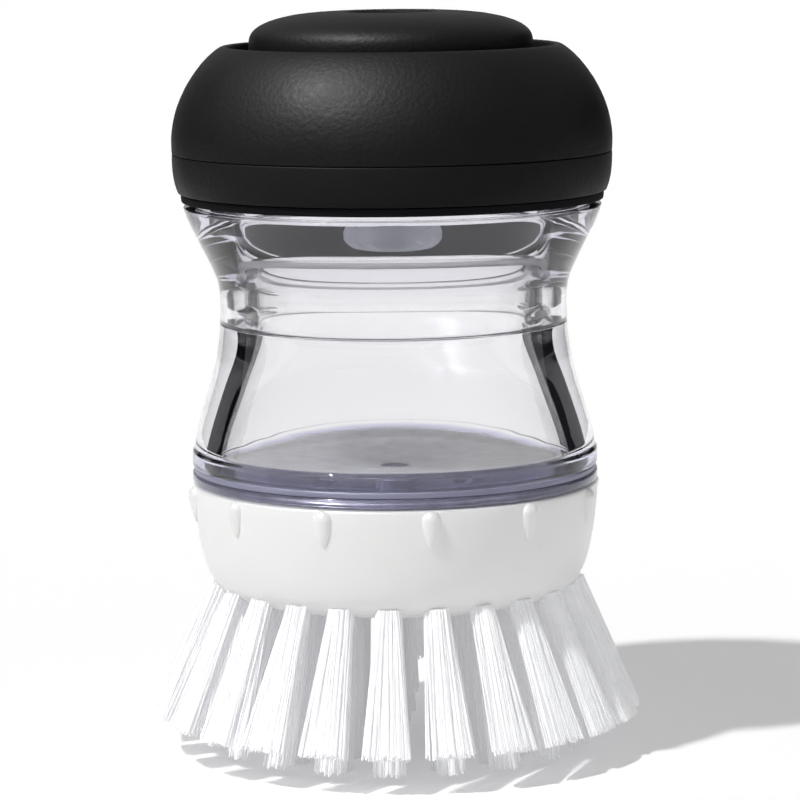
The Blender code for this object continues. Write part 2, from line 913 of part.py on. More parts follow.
def add_tuft(bm, ring, root_radius, angle):
    root_height = block_bottom + strand_root_depth
    outwards = Vector((math.cos(angle), math.sin(angle), 0))
    beside = Vector((-math.sin(angle), math.cos(angle), 0))
    for x_share, y_share in strand_places(ring):
        root = outwards * (root_radius + tuft_root_radius * x_share)
        root += beside * tuft_root_radius * y_share
        root.z = root_height
        tip = outwards * (root_radius + ring["spread"] + ring["tip_across"] * x_share)
        tip += beside * ring["tip_along"] * y_share
        tip.z = ring["tip_height"] - foot_cut
        foot = ring["tip_height"] + tip_rise * ring["rise_share"] * (1 + x_share) / 2
        end = root.lerp(tip, (root_height - foot) / (root_height - tip.z))
        add_strand(bm, root, end, angle)


def slice_section(outer, inner, chamfered):
    section = [(inner, block_bottom), (inner, block_top), (outer, block_top)]
    if chamfered:
        section.append((outer, block_bottom + block_chamfer_height))
        section.append((outer - block_chamfer_width, block_bottom))
    else:
        section.append((outer, block_bottom))
    return section


def make_bristles(parts, cutters):
    """Each ring of tufts, in slices of its backing."""
    strands = 0
    outer = block_radius
    for ring in rings:
        inner = outer - ring["width"]
        middle = (outer + inner) / 2
        tufts = ring["tuft_count"] // ring["slice_count"]
        pitch = math.tau / ring["slice_count"]
        side = gap / 2 / inner
        steps = round(pitch / slice_step)
        for n in range(ring["slice_count"]):
            name = f"bristles_{ring['name']}_{n + 1}"
            first = ring_phase + pitch * n - math.pi / ring["tuft_count"]
            bm = bmesh.new()
            section = slice_section(outer, inner, ring is rings[0])
            spun_section(bm, section, first + side, (pitch - 2 * side) / steps, steps, 0)
            block = from_bmesh(name, bm, "white_nylon", parts)
            bm = bmesh.new()
            for k in range(tufts):
                add_tuft(bm, ring, middle, first + math.tau * (k + 0.5) / ring["tuft_count"])
            join(block, hidden(from_bmesh(name + "_strands", bm, None, cutters)))
            strands += tufts * (ring["around_count"] + ring["core_count"])
        outer = inner - gap
    print(f"bristles: {strands} strands")


def main():
    clear_scene()
    parts = new_collection("soap_palm_brush")
    cutters = new_collection("cutters")
    make_tank_shell(parts, cutters)
    make_tank_base(parts, cutters)
    make_base_gasket(parts)
    make_outlet_valve(parts, cutters)
    make_valve_retainer(parts)
    make_lid_gasket(parts)
    make_clear_collar(parts, cutters)
    make_cap_ring(parts)
    make_grip_band(parts)
    make_palm_grip(parts)
    make_cap_core(parts)
    make_pump_cup(parts, cutters)
    make_check_valve(parts)
    make_bellows(parts)
    make_return_spring(parts)
    make_push_button(parts)
    make_plunger(parts)
    make_brush_head(parts, cutters)
    make_head_seal(parts)
    make_bristles(parts, cutters)


main()
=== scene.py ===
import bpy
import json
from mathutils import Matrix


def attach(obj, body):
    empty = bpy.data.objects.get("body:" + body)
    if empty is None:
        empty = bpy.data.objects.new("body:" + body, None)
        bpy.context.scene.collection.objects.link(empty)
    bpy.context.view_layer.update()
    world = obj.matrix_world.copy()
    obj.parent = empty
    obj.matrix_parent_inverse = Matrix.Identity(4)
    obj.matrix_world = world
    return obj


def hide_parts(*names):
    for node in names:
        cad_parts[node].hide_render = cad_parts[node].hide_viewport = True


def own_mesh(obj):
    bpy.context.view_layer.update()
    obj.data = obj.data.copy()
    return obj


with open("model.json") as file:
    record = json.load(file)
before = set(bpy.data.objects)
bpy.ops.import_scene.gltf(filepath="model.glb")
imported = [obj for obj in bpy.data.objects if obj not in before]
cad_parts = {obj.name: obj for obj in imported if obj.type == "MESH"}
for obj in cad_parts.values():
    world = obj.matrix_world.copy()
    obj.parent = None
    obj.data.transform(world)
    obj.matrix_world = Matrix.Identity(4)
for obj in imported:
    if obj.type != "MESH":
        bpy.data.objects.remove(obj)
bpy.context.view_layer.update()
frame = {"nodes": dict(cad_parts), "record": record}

# Soap-dispensing palm brush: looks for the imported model. The pieces' heights are
# millimetres above the bristle tips, and their radii millimetres from the axis.

import json
import math
import random

import bmesh
import bpy
from mathutils import Matrix, Vector

mm = 0.001
up = (0, 0, 1)
middle = (0, 0, 0)

turning = {
    "steps": 64, "cornerSegments": 2,
    "merge": 0.001,  # points closer than this become one
    "wallTolerance": 0.02,  # how far off a wall's radius a point still belongs to it
}


# small tools for shapes

def onWall(place, wall):
    near = abs(place.x - wall["radius"] * mm) < turning["wallTolerance"] * mm
    return near and wall["low"] * mm < place.z < wall["high"] * mm


def turnProfile(piece):
    # rows of (radius, height, rounding), from the top down the outer side
    bm = bmesh.new()
    rows = piece["profile"]
    points = [bm.verts.new((r * mm, 0, z * mm)) for r, z, _ in rows]
    for pair in zip(points, points[1:]):
        bm.edges.new(pair)
    if rows[0][0] > 0:
        bm.edges.new((points[-1], points[0]))
    for rounding in sorted({row[2] for row in rows if row[2]}):
        corners = [p for p, row in zip(points, rows) if row[2] == rounding]
        bmesh.ops.bevel(
            bm, geom=corners, offset=rounding * mm, offset_type="OFFSET", affect="VERTICES",
            segments=turning["cornerSegments"], profile=0.5, material=-1,
        )
    if "wall" in piece:
        wall = piece["wall"]
        edges = [e for e in bm.edges if all(onWall(v.co, wall) for v in e.verts)]
        bmesh.ops.subdivide_edges(bm, edges=edges, cuts=wall["cuts"])
    bmesh.ops.spin(
        bm, geom=bm.verts[:] + bm.edges[:], axis=up, cent=middle, angle=math.tau,
        steps=piece.get("steps", turning["steps"]), use_merge=True,
    )
    bmesh.ops.remove_doubles(bm, verts=bm.verts, dist=turning["merge"] * mm)
    bmesh.ops.recalc_face_normals(bm, faces=bm.faces)
    return bm


def newMesh(name, bm):
    mesh = bpy.data.meshes.new(name)
    bm.to_mesh(mesh)
    bm.free()
    return mesh


def placeObject(name, data):
    obj = bpy.data.objects.new(name, data)
    bpy.context.scene.collection.objects.link(obj)
    return obj


def finishPiece(name, bm, finish, body, node, subdivisions=0):
    mesh = newMesh(name, bm)
    mesh.shade_smooth()
    mesh.materials.append(finish)
    obj = placeObject(name, mesh)
    if subdivisions:
        subsurf = obj.modifiers.new("smooth", "SUBSURF")
        subsurf.levels = subdivisions
        subsurf.render_levels = subdivisions
    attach(obj, body)
    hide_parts(node)
    return obj


def threadRise(thread, angle, height):
    # how far the screw ridges stand out at a place on the wall
    rise = 0
    for start in range(thread["starts"]):
        first = math.radians(thread["phase"]) + math.tau * start / thread["starts"]
        run = (angle - first) % math.tau
        ends = min(run, math.radians(thread["sweep"]) - run) * thread["wallRadius"]
        for firstHeight in thread["heights"]:
            offset = abs(height - firstHeight - thread["lead"] * run / math.tau)
            flank = (thread["foot"] / 2 - offset) / ((thread["foot"] - thread["crest"]) / 2)
            rise = max(rise, min(1, max(0, flank)) * min(1, max(0, ends / thread["endRun"])))
    return rise * thread["depth"]


def addThread(bm, thread):
    for v in bm.verts:
        radius = math.hypot(v.co.x, v.co.y)
        if abs(radius / mm - thread["wallRadius"]) < turning["wallTolerance"]:
            angle = math.atan2(v.co.y, v.co.x)
            rise = threadRise(thread, angle, v.co.z / mm) * mm
            v.co.xy *= (radius + rise) / radius


# small tools for materials

def newMaterial(name):
    material = bpy.data.materials.new(name)
    material.use_nodes = True
    tree = material.node_tree
    return material, tree, tree.nodes["Principled BSDF"]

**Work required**
Everything from the line that contains "make_cap_ring(parts)" to the line that contains "in imported if" must be transcribed exactly, both end lines included.

**Written answer**
    make_cap_ring(parts)
    make_grip_band(parts)
    make_palm_grip(parts)
    make_cap_core(parts)
    make_pump_cup(parts, cutters)
    make_check_valve(parts)
    make_bellows(parts)
    make_return_spring(parts)
    make_push_button(parts)
    make_plunger(parts)
    make_brush_head(parts, cutters)
    make_head_seal(parts)
    make_bristles(parts, cutters)


main()
=== scene.py ===
import bpy
import json
from mathutils import Matrix


def attach(obj, body):
    empty = bpy.data.objects.get("body:" + body)
    if empty is None:
        empty = bpy.data.objects.new("body:" + body, None)
        bpy.context.scene.collection.objects.link(empty)
    bpy.context.view_layer.update()
    world = obj.matrix_world.copy()
    obj.parent = empty
    obj.matrix_parent_inverse = Matrix.Identity(4)
    obj.matrix_world = world
    return obj


def hide_parts(*names):
    for node in names:
        cad_parts[node].hide_render = cad_parts[node].hide_viewport = True


def own_mesh(obj):
    bpy.context.view_layer.update()
    obj.data = obj.data.copy()
    return obj


with open("model.json") as file:
    record = json.load(file)
before = set(bpy.data.objects)
bpy.ops.import_scene.gltf(filepath="model.glb")
imported = [obj for obj in bpy.data.objects if obj not in before]
cad_parts = {obj.name: obj for obj in imported if obj.type == "MESH"}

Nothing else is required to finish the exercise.